I'm not saying that funding this is bad in of to itself, but at a time when a lot of people at R01 schools that have been doing pretty basic NIH funded research for years are losing their funding (or seeing a decrease in their funding by getting fewer grants), this seems like an odd choice.

I know somebody that works on an infectious eukaryote doing pretty basic research that once had 2 NIH grants, but is now done to 1 and is worried about losing that one, where if this was a large scale epigenetic program could apply for funding through it and even if they didn't get it could apply some of the resulting data to their work, which might help them keep/get funding in the future.

I know people in plant biology that are in similar situations.

And this doesn't even get into the non-bio fields.

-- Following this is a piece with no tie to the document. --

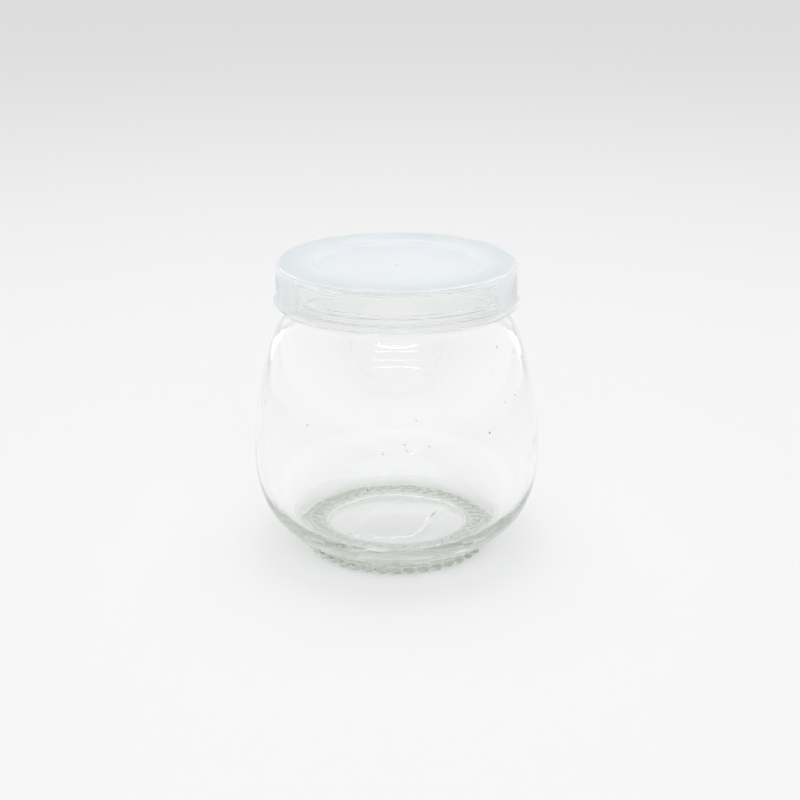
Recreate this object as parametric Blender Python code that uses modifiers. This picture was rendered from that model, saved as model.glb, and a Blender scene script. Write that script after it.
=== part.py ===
"""Empty pot-bellied glass jar with its push-on plastic lid.

Metres, +Z up. The origin is the middle of the foot, on the surface that the jar stands on.
Two pieces: the jar, one piece of clear glass with a knurled foot ring, and the lid.
"""
import math

import bmesh
import bpy
from mathutils import Vector
from mathutils.geometry import interpolate_bezier

MM = 0.001

# Glass body: radii and heights of its outside
BELLY_R = 36.0 * MM
BELLY_Z = 26.2 * MM
SHOULDER_R = 27.2 * MM
SHOULDER_Z = 60.9 * MM
SHOULDER_SLOPE = math.radians(30.0)
SHOULDER_PULL = 4.7 * MM
BELLY_PULL_UP = 11.7 * MM
BELLY_PULL_DOWN = 13.2 * MM
HEEL_R = 22.5 * MM
HEEL_Z = 2.05 * MM
HEEL_SLOPE = math.radians(27.0)
HEEL_PULL = 11.1 * MM

# Glass wall and floor
BELLY_WALL = 1.2 * MM
FLOOR_Z = 5.3 * MM
FLOOR_R = 17.0 * MM
CREASE_R = 26.7 * MM
CREASE_Z = 6.5 * MM
CREASE_SLOPE = math.radians(42.0)
CREASE_PULL = 7.0 * MM
INNER_PULL_DOWN = 12.0 * MM
INNER_PULL_UP = 14.0 * MM
BORE_SLOPE = math.radians(45.0)
BORE_PULL = 7.0 * MM

# Neck and rim
NECK_R = 26.7 * MM
BORE_R = 24.3 * MM
BORE_FOOT_Z = 61.0 * MM
RIM_Z = 72.4 * MM
RIM_ROUND = 1.2 * MM
BEAD_R = 27.0 * MM
BEAD_FOOT_Z = 70.8 * MM
NECK_FOOT_Z = 61.7 * MM

# Foot: a ring of slanted knurls under the heel
KNURLS = 40
SAMPLES_PER_KNURL = 3
FOOT_TOP_R = 23.5 * MM
FOOT_TOP_Z = 1.5 * MM
FOOT_R = 23.75 * MM
FOOT_WIDEST_Z = 0.95 * MM
TREAD_OUTER_R = 22.6 * MM
TREAD_INNER_R = 19.9 * MM
FOOT_INNER_R = 19.0 * MM
FOOT_INNER_Z = 0.52 * MM
FOOT_ROOT_R = 21.4 * MM
FOOT_ROOT_Z = 1.85 * MM
KNURL_DEPTH = 0.38
KNURL_SLANT = math.radians(24.0)
PUSH_UP_R = 18.0 * MM
PUSH_UP_EDGE_Z = 0.95 * MM
PUSH_UP_Z = 1.6 * MM

# Lid
LID_TOP_Z = 74.1 * MM
LID_R = 29.45 * MM
LID_CORNER = 0.8 * MM
LID_WALL = 1.05 * MM
SKIRT_FOOT_R = 29.75 * MM
SKIRT_FOOT_Z = 65.1 * MM
FLANGE_R = 30.2 * MM
FLANGE_Z = 64.7 * MM
LID_FOOT_Z = 64.0 * MM
PANEL_R = 19.9 * MM
PANEL_DROP = 1.4 * MM
PANEL_WALL = 1.0 * MM
RECESS_R = 20.5 * MM
LID_GAP = 0.35 * MM
SNAP_Z = 67.6 * MM
SNAP_HALF = 0.55 * MM
SNAP_FLAT_HALF = 0.11 * MM
LOWER_RIB_R = 27.7 * MM
LOWER_RIB_Z = 65.9 * MM
LIP_INNER_R = 29.0 * MM

# Fineness: straight stretches along a curved wall and along the heel, points on a quarter round
WALL_STRETCHES = 7
HEEL_STRETCHES = 8
ROUND_POINTS = 3
LID_STEPS = 60

# Every turned profile is merged round the axis within this distance
MERGE = 0.01 * MM
SHARP_EDGE = math.radians(50.0)

# Surfaces
GLASS_COLOUR = (0.90, 0.95, 0.92)
GLASS_ROUGHNESS = 0.02
GLASS_IOR = 1.52
PLASTIC_COLOUR = (0.80, 0.87, 0.92)
PLASTIC_ROUGHNESS = 0.2
PLASTIC_CLEARNESS = 0.6
PLASTIC_IOR = 1.5


def bezier(start, start_handle, end_handle, end, count):
    """Points along one cubic stretch, without its first point."""
    knots = [Vector((r, z)) for r, z in (start, start_handle, end_handle, end)]
    return [tuple(p) for p in interpolate_bezier(*knots, count + 1)[1:]]


def quarter(centre, radius, first, last):
    """Points on a circle of the profile from the first to the last angle, in degrees."""
    points = []
    for i in range(ROUND_POINTS):
        angle = math.radians(first + (last - first) * i / (ROUND_POINTS - 1))
        points.append((centre[0] + radius * math.cos(angle), centre[1] + radius * math.sin(angle)))
    return points


def inside_of_jar():
    """The floor, out to the crease at its edge, then up the inner wall to the top of the bore."""
    inner_belly = (BELLY_R - BELLY_WALL, BELLY_Z)
    bore_foot = (BORE_R, BORE_FOOT_Z)
    crease = (CREASE_R, CREASE_Z)
    points = [(0.0, FLOOR_Z), (FLOOR_R, FLOOR_Z), crease]
    above_crease = (CREASE_R + CREASE_PULL * math.cos(CREASE_SLOPE),
                    CREASE_Z + CREASE_PULL * math.sin(CREASE_SLOPE))
    points += bezier(crease, above_crease, (inner_belly[0], BELLY_Z - INNER_PULL_DOWN), inner_belly,
                     WALL_STRETCHES)
    bore_handle = (BORE_R + BORE_PULL * math.cos(BORE_SLOPE),
                   BORE_FOOT_Z - BORE_PULL * math.sin(BORE_SLOPE))
    points += bezier(inner_belly, (inner_belly[0], BELLY_Z + INNER_PULL_UP),
                     bore_handle, bore_foot, WALL_STRETCHES)
    return points


def rim_and_neck():
    """Over the rounded rim, round the bead and down the straight neck."""
    rim_round_z = RIM_Z - RIM_ROUND
    inner = quarter((BORE_R + RIM_ROUND, rim_round_z), RIM_ROUND, 180.0, 90.0)
    outer = quarter((BEAD_R - RIM_ROUND, rim_round_z), RIM_ROUND, 90.0, 0.0)
    bead_underside = [(BEAD_R, BEAD_FOOT_Z + (BEAD_R - NECK_R)), (NECK_R, BEAD_FOOT_Z)]
    return inner + outer + bead_underside + [(NECK_R, NECK_FOOT_Z)]


def outside_of_body():
    """From the neck over the shoulder and the belly, and under at the heel."""
    shoulder = (SHOULDER_R, SHOULDER_Z)
    shoulder_handle = (SHOULDER_R + SHOULDER_PULL * math.cos(SHOULDER_SLOPE),
                       SHOULDER_Z - SHOULDER_PULL * math.sin(SHOULDER_SLOPE))
    belly = (BELLY_R, BELLY_Z)
    heel_handle = (HEEL_R + HEEL_PULL * math.cos(HEEL_SLOPE),
                   HEEL_Z + HEEL_PULL * math.sin(HEEL_SLOPE))
    points = [shoulder]
    points += bezier(shoulder, shoulder_handle, (BELLY_R, BELLY_Z + BELLY_PULL_UP), belly,
                     WALL_STRETCHES)
    points += bezier(belly, (BELLY_R, BELLY_Z - BELLY_PULL_DOWN), heel_handle, (HEEL_R, HEEL_Z),
                     HEEL_STRETCHES)
    return points


def foot_ring():
    """The foot at the crest of a knurl, from its outside to its inner end."""
    halfway = math.radians(45.0)
    edge = (TREAD_OUTER_R + (FOOT_R - TREAD_OUTER_R) * math.sin(halfway),
            FOOT_WIDEST_Z * (1.0 - math.cos(halfway)))
    return [(FOOT_TOP_R, FOOT_TOP_Z), (FOOT_R, FOOT_WIDEST_Z), edge, (TREAD_OUTER_R, 0.0),
            (TREAD_INNER_R, 0.0), (FOOT_INNER_R, FOOT_INNER_Z)]


def base():
    """The shallow push-up in the middle of the base."""
    return [(PUSH_UP_R, PUSH_UP_EDGE_Z), (0.0, PUSH_UP_Z)]


def turned(name, profile, steps, collection):
    """One solid turned from a profile that runs down its outer side."""
    mesh = bpy.data.meshes.new(name)
    mesh.from_pydata([(r, 0.0, z) for r, z in profile],
                     [(i, i + 1) for i in range(len(profile) - 1)], [])
    piece = bpy.data.objects.new(name, mesh)
    collection.objects.link(piece)
    screw = piece.modifiers.new("turn", "SCREW")
    screw.axis = "Z"
    screw.steps = steps
    screw.render_steps = steps
    screw.use_merge_vertices = True
    screw.merge_threshold = MERGE
    screw.use_normal_calculate = False
    return piece


def applied(piece):
    """The piece with its modifiers worked into its mesh."""
    graph = bpy.context.evaluated_depsgraph_get()
    mesh = bpy.data.meshes.new_from_object(piece.evaluated_get(graph))
    piece.modifiers.clear()
    piece.data = mesh
    return piece


def knurl(piece, foot_profile):
    """Sinks the hollows between the knurls towards the root of the foot, and slants them."""
    travelled = {}
    length = 0.0
    last = foot_profile[0]
    for point in foot_profile:
        length += math.dist(last, point)
        travelled[point] = length
        last = point
    middle = length / 2
    pitch = math.tau / (KNURLS * SAMPLES_PER_KNURL)
    shape = bmesh.new()
    shape.from_mesh(piece.data)
    for vertex in shape.verts:
        r = math.hypot(vertex.co.x, vertex.co.y)
        z = vertex.co.z
        nearest = min(foot_profile, key=lambda point: math.dist(point, (r, z)))
        if math.dist(nearest, (r, z)) > MERGE:
            continue
        angle = math.atan2(vertex.co.y, vertex.co.x)
        sample = round(angle / pitch) % SAMPLES_PER_KNURL
        if sample == SAMPLES_PER_KNURL - 1:
            r += (FOOT_ROOT_R - r) * KNURL_DEPTH
            z += (FOOT_ROOT_Z - z) * KNURL_DEPTH
        angle += (travelled[nearest] - middle) * math.tan(KNURL_SLANT) / TREAD_OUTER_R
        vertex.co = (r * math.cos(angle), r * math.sin(angle), z)
    shape.to_mesh(piece.data)
    shape.free()


def make_jar(collection):
    """The glass jar, one piece."""
    foot = foot_ring()
    profile = inside_of_jar() + rim_and_neck() + outside_of_body() + foot + base()
    jar = applied(turned("jar", profile, KNURLS * SAMPLES_PER_KNURL, collection))
    knurl(jar, foot)
    return jar


def make_lid(collection):
    """The lid: a sunk panel, a flat ring, a skirt with two ribs inside and a flange below."""
    top_round = (LID_R - LID_CORNER, LID_TOP_Z - LID_CORNER)
    under_top_z = RIM_Z + LID_GAP
    panel_z = LID_TOP_Z - PANEL_DROP
    skirt_inner_r = LID_R - LID_WALL
    snap_r = NECK_R + LID_GAP
    profile = [(0.0, panel_z), (PANEL_R, panel_z), (RECESS_R, LID_TOP_Z)]
    profile += quarter(top_round, LID_CORNER, 90.0, 0.0)
    profile += [(SKIRT_FOOT_R, SKIRT_FOOT_Z), (FLANGE_R, FLANGE_Z), (FLANGE_R, LID_FOOT_Z)]
    profile += [(LIP_INNER_R, LID_FOOT_Z), (skirt_inner_r, LOWER_RIB_Z - SNAP_HALF)]
    profile += [(LOWER_RIB_R, LOWER_RIB_Z), (skirt_inner_r, LOWER_RIB_Z + SNAP_HALF)]
    profile += [(snap_r, SNAP_Z - SNAP_FLAT_HALF), (snap_r, SNAP_Z + SNAP_FLAT_HALF)]
    profile += [(skirt_inner_r, SNAP_Z + SNAP_HALF), (skirt_inner_r, under_top_z)]
    profile += [(RECESS_R + PANEL_WALL, under_top_z), (PANEL_R + PANEL_WALL, panel_z - PANEL_WALL)]
    profile += [(0.0, panel_z - PANEL_WALL)]
    return turned("lid", profile, LID_STEPS, collection)


def clear_glass():
    """Soda-lime glass with a faint green tint."""
    return material("clear_glass", GLASS_COLOUR, GLASS_ROUGHNESS, 1.0, GLASS_IOR)


def lid_plastic():
    """Milky translucent plastic."""
    return material("lid_plastic", PLASTIC_COLOUR, PLASTIC_ROUGHNESS, PLASTIC_CLEARNESS, PLASTIC_IOR)


def material(name, colour, roughness, transmission, ior):
    """A plain surface of one colour."""
    made = bpy.data.materials.new(name)
    made.use_nodes = True
    shader = made.node_tree.nodes["Principled BSDF"]
    shader.inputs["Base Color"].default_value = (*colour, 1.0)
    shader.inputs["Metallic"].default_value = 0.0
    shader.inputs["Roughness"].default_value = roughness
    shader.inputs["Transmission Weight"].default_value = transmission
    shader.inputs["IOR"].default_value = ior
    return made


def smooth(piece):
    """Round pieces shade smooth, with their corners kept sharp."""
    piece.data.shade_smooth()
    piece.data.set_sharp_from_angle(angle=SHARP_EDGE)


def build():
    for old in list(bpy.data.objects):
        bpy.data.objects.remove(old, do_unlink=True)
    collection = bpy.data.collections.new("glass_jar")
    bpy.context.scene.collection.children.link(collection)
    jar = make_jar(collection)
    lid = applied(make_lid(collection))
    jar.data.materials.append(clear_glass())
    lid.data.materials.append(lid_plastic())
    for piece in (jar, lid):
        smooth(piece)


build()
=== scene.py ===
import math

import bpy
import numpy as np
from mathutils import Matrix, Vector
from mathutils.geometry import interpolate_bezier


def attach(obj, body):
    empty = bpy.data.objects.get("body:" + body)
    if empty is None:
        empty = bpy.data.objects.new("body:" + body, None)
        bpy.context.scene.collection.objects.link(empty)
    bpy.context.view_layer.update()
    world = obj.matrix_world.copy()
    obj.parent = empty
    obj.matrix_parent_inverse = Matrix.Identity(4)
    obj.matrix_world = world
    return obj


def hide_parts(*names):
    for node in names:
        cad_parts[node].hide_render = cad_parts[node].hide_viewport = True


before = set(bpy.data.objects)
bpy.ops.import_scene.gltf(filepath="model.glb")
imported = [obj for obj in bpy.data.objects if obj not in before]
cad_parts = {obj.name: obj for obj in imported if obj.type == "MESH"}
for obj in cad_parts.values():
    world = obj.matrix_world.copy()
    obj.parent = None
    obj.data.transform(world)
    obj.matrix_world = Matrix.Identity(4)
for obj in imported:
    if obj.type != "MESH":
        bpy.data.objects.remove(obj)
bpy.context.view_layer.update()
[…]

I generally don't think focus at the political level is probably a good idea because the reasons for the focus tend to be political and therefore not connected to real world or practical out comes. In general, I'd like to see as wide a net cast as possible. I understand for political reasons why it might be useful in terms of public support to need a particular "goal" to gain public support, but this seems awfully narrow.

**EDIT**

The national highway system had a discrete goal (connect the different parts of the country) for practical reasons (mostly national security for Eisehower I believe).

This is not a cure autism or alzheimers initiative. At least at this time, this appears to be dump a bunch money into this one pretty basic research area that might then help with these out comes (autism and alzheimers), while ignoring pretty obvious ethical concerns that are also likely to come up (those that you have raised).

I don't really think they are that comparable.